Because multiple transit detections are needed to confirm an exoplanet discovery, it will take essentially the entire 3.5-year mission to detect planets in Earth-like orbits. (Closer in planets with shorter periods will be found more quickly; Kepler should be able to find any planets in Mercury-like orbits in its first year of observations.) “In about three or four years from now there will be a press conference at NASA Headquarters,” predicted Alan Boss, a Carnegie Institution of Washington astronomer who studies extrasolar planets and recently published a book on the topic (see “Review: The Crowded Universe”, The Space Review, February 16, 2009), where Kepler project officials “will stand up and tell us just how frequently Earths occur.”
While scientists and the public wait for that eventual press conference, there’s no shortage of speculation today about the frequency of extrasolar Earths.

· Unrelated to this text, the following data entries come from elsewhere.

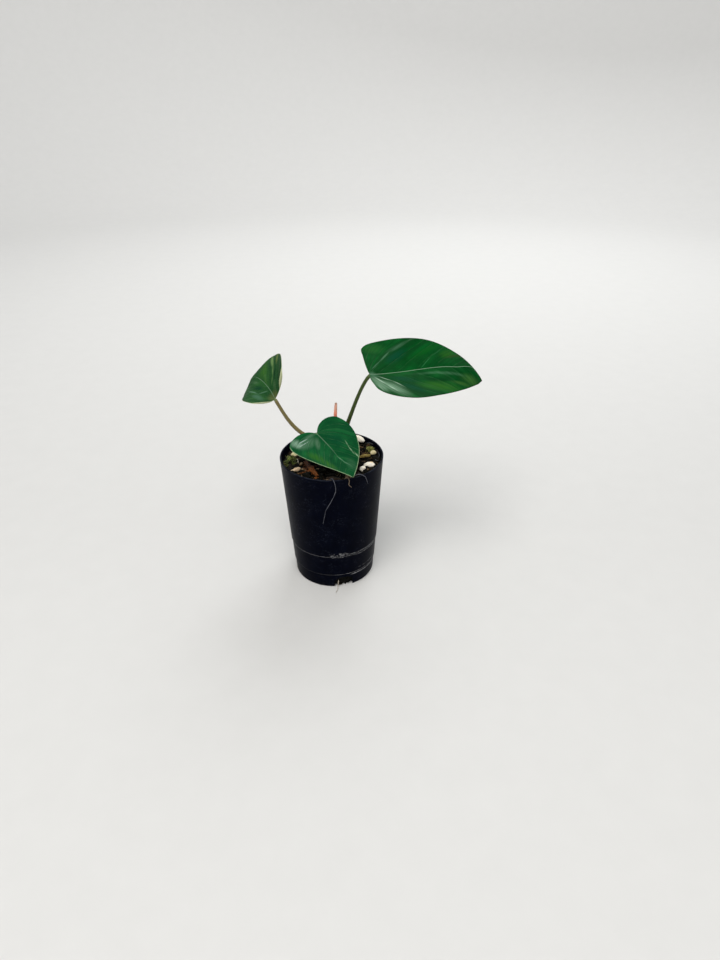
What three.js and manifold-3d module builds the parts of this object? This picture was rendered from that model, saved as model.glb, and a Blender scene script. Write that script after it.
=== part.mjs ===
// A young potted philodendron: three heart-shaped leaves and a rolled pink new leaf on a short
// stem, standing in coarse potting mix in a tall round nursery pot.
// Millimetres, +Z up. The origin is the middle of the pot's underside, X points to the right
// and Y to the back.

import * as THREE from 'three';
import { mergeVertices } from 'three/addons/utils/BufferGeometryUtils.js';
import { ConvexGeometry } from 'three/addons/geometries/ConvexGeometry.js';
import Module from 'manifold-3d';

const wasm = await Module();
wasm.setup();

// Driving dimensions of the pot
const POT = {
  height: 98,
  rimRadius: 37.5,
  footRadius: 30,
  wall: 1.2,
  floor: 1.5,
  stepHeights: [11.5, 29.3],
  stepDepth: 0.4,
  footChamfer: 0.8,
  rimInset: 0.24,
  segments: 60,
};
const NOTCH = {
  count: 3, firstAngle: -75, width: 14, straight: 4.5, arch: 4.5, archSteps: 6,
  innerRadius: 24, outerRadius: 35, below: 1,
};

// Clearance between pieces that touch, and how close two corners count as one
const GAP = 0.3;
const SAME_CORNER = 1e-4;

// Potting mix: level at the middle, its slope, and the crumbs on it
const MIX = { level: 92.6, slopeX: 0.035, slopeY: 0.03, rings: 15, mound: 1.2, coverBottom: 49 };
const CRUMBS = { count: 120, smallest: 2.4, largest: 5.2, lowest: 0.5, highest: 2.1, seed: 11 };

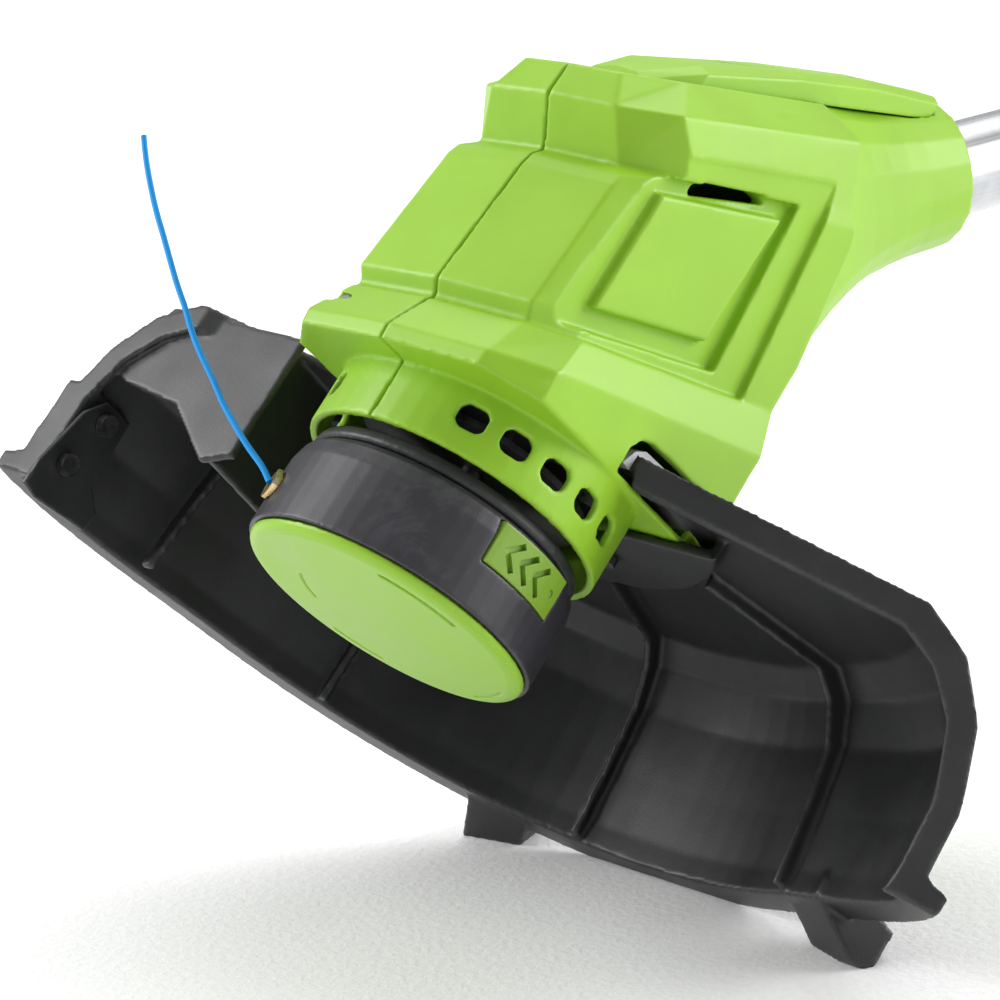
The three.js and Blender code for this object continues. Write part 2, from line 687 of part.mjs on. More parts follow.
// ---- Guard: a thin skirt swept round behind the cutting head ----
const GUARD_NEAR_EDGE = new THREE.Vector3(-0.451, 0.794, 0.409).normalize();
const GUARD_NEAR_REACH = 8.4;
const GUARD_FAR_EDGE = -22; // y of the end that carries the line cutter
const CUTTER_FACE = -119.4; // x of the pad the line cutter is screwed to
const FLANGE_WIDTH = 7.5;
const FLANGE_THICKNESS = 3;
const GUARD_SECTION = [
  // radius, level, flare share, and the way inwards through the wall
  { r: 30, z: GUARD_ROOF, flare: 0, inward: [0, -1] },
  { r: 104, z: GUARD_ROOF, flare: 0.5, inward: [-0.5, -1] },
  { r: 112.5, z: 57, flare: 0.75, inward: [-0.9, -0.75] },
  { r: 118, z: 44, flare: 0.95, inward: [-1, -0.3] },
  { r: 121, z: 24, flare: 1.1, inward: [-1, -0.05] },
  { r: 123, z: 8, flare: 1.05, inward: [-1, 0] },
  { r: 131, z: 6, flare: 1, inward: null },
  { r: 131, z: 1, flare: 1, inward: null },
];
const flareAt = (angle) => {
  const near = THREE.MathUtils.smoothstep(62 - angle, 0, 37);
  const far = THREE.MathUtils.smoothstep(angle - 156, 0, 36);
  return GUARD_FLARE * Math.max(near, 0.82 * far);
};
function guardForm(wall) {
  const rings = [];
  for (let angle = -36; angle <= 206; angle += 4) {
    const flare = flareAt(angle);
    const outer = GUARD_SECTION.map((p) => [p.r + flare * p.flare, p.z]);
    const inner = GUARD_SECTION.filter((p) => p.inward).map((p) => [
      p.r + flare * p.flare + wall * p.inward[0],
      p.z + wall * p.inward[1],
    ]);
    const foot = [inner[5][0], 1];
    const section = [...outer, foot, ...inner.toReversed()];
    rings.push(
      section.map(([r, z]) => {
        const [x, y] = polar(r, angle);
        return [GUARD_CENTRE[0] + x, GUARD_CENTRE[1] + y, z];
      }),
    );
  }
  return lofted(rings);
}

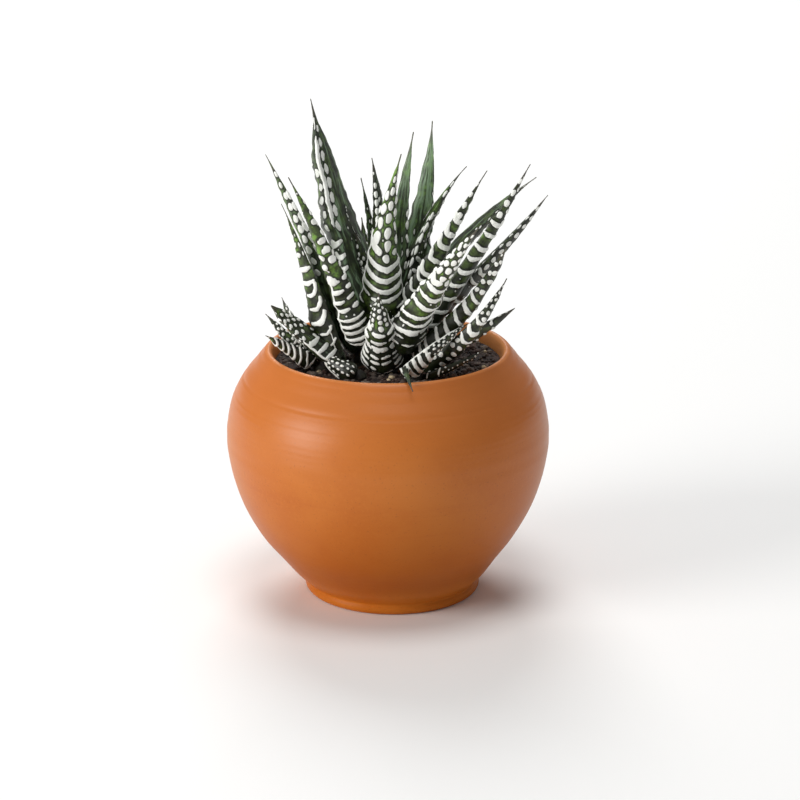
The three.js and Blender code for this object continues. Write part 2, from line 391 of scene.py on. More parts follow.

Boss believes that such planets are common. “We’re on the verge of finding out how frequently habitable planets occur in the universe,” Boss said during a press conference at the AAAS conference. “I think we’re going to find out that number is very close to one,” referring to the fraction of Sun-like stars having Earth-like planets.
| “We’re on the verge of finding out how frequently habitable planets occur in the universe,” Boss said. “I think we’re going to find out that number is very close to one,” referring to the fraction of Sun-like stars having Earth-like planets. |
Boss based that optimistic prediction on a projection of existing observations of larger super-Earths. “The radial velocity studies imply that something like one third of solar-type stars have objects in the super-Earth mass range, say five to ten Earth masses, on relatively short-period orbits,” he said. “So I would claim that if you have that many ‘oddball’ planets, they’re just the tip of the iceberg of a much larger population of lower-mass planets. It’s that much harder to build a ten-Earth-mass object than it is a one-Earth-mass object.”
Boss said if that line of thinking is correct, the average number of Earth-like planets around Sun-like stars is close to one. Multiply that by the number of G-type stars in the galaxy—about 100 billion, Boss said—and by the number of galaxies in the universe—also about 100 billion—and you end up with a staggering number of potential Earth-like worlds in the universe: on the order of 1022, or ten billion trillion. “Give or take a few,” he added.
“I think we would be absolutely astonished if Kepler and CoRoT didn’t find any Earth-like planets, because we’re basically finding them already,” Boss said, referring to the discovery of super-Earths in relatively close orbits. “I think what we’re going to find is that the number of Earths is quite large.”
Part of this interest in detecting Earth-like worlds is to better understand the distribution of exoplanet sizes. In his AAAS talk Marcy showed a histogram of exoplanets organized by mass. “The real holy grail for the next decade is to fill in this diagram,” he said.
However, the interest in such planets, particularly among the general public, has little to do with filling in gaps in charts. “It’s not just Earth-like planets that many members of the public and even Congress would like us to detect, it’s habitable Earth-like planets,” Marcy said.
Detecting habitable Earth-like planets will have to wait for a new generation of spacebased telescopes like NASA’s Space Interferometry Mission (SIM) and Terrestrial Planet Finder (TPF) spacecraft and ESA’s Darwin mission. Those missions have been in the planning stages for years and are unlikely to launch for years to come, in part because of their high costs and budget constraints. Nonetheless, Boss believes that these missions will benefit from Kepler and CoRoT, since the number of potential targets for these follow-on missions is “going to tell us how to build the next telescopes that are going to examine these planets.”
And, arguably, the real interest is not in habitable worlds, but inhabited worlds, which in turn raises the question of the prospects for intelligent life. Marcy, using more conservative estimates for the number of stars with planetary systems, estimated that there are 30 billion planetary systems in our galaxy. “The most pessimistic answer that most people will agree to is about one in a million,” he said, referring to the probability of a habitable world supporting intelligent life. “Then you do the math, and you see that a millionth of 30 billion leaves you with not just thousands of civilizations, but many of them millions of years more evolved compared to us.”
| “I think we would be absolutely astonished if Kepler and CoRoT didn’t find any Earth-like planets, because we’re basically finding them already,” Boss said. |
This then raises what’s know as the Fermi Paradox: if intelligent civilizations are that common in the universe, why haven’t we seen any evidence of them? Marcy raised several possibilities why that “pessimistic” one-in-a-million estimate might be “grossly wrong”. The Earth, he noted, is about 0.03 percent water: a little bit less—say, 0.01 percent—and the planet would be as dry as Mars; a little bit more—0.05 percent—and the planet would be a water world that could support life but not a technological civilization. There’s also no guarantee that evolution would always result in the development in intelligent species. And, he added, if technological civilizations do develop, they may not last long enough to overlap with one another.
All that, Marcy freely admitted, was speculation. However, the scientific foundation that speculation is built upon is getting firmer, with Kepler set to help scientists take the next step and understand just how common Earth-like planets may be. Another scientist at the AAAS conference noted that the field of exoplanet research was evolving from “butterfly collecting” to studying the nature of these planets. While that may be true, there’s still at least one more round of collecting to do, this time for the most elusive—and prized—specimens.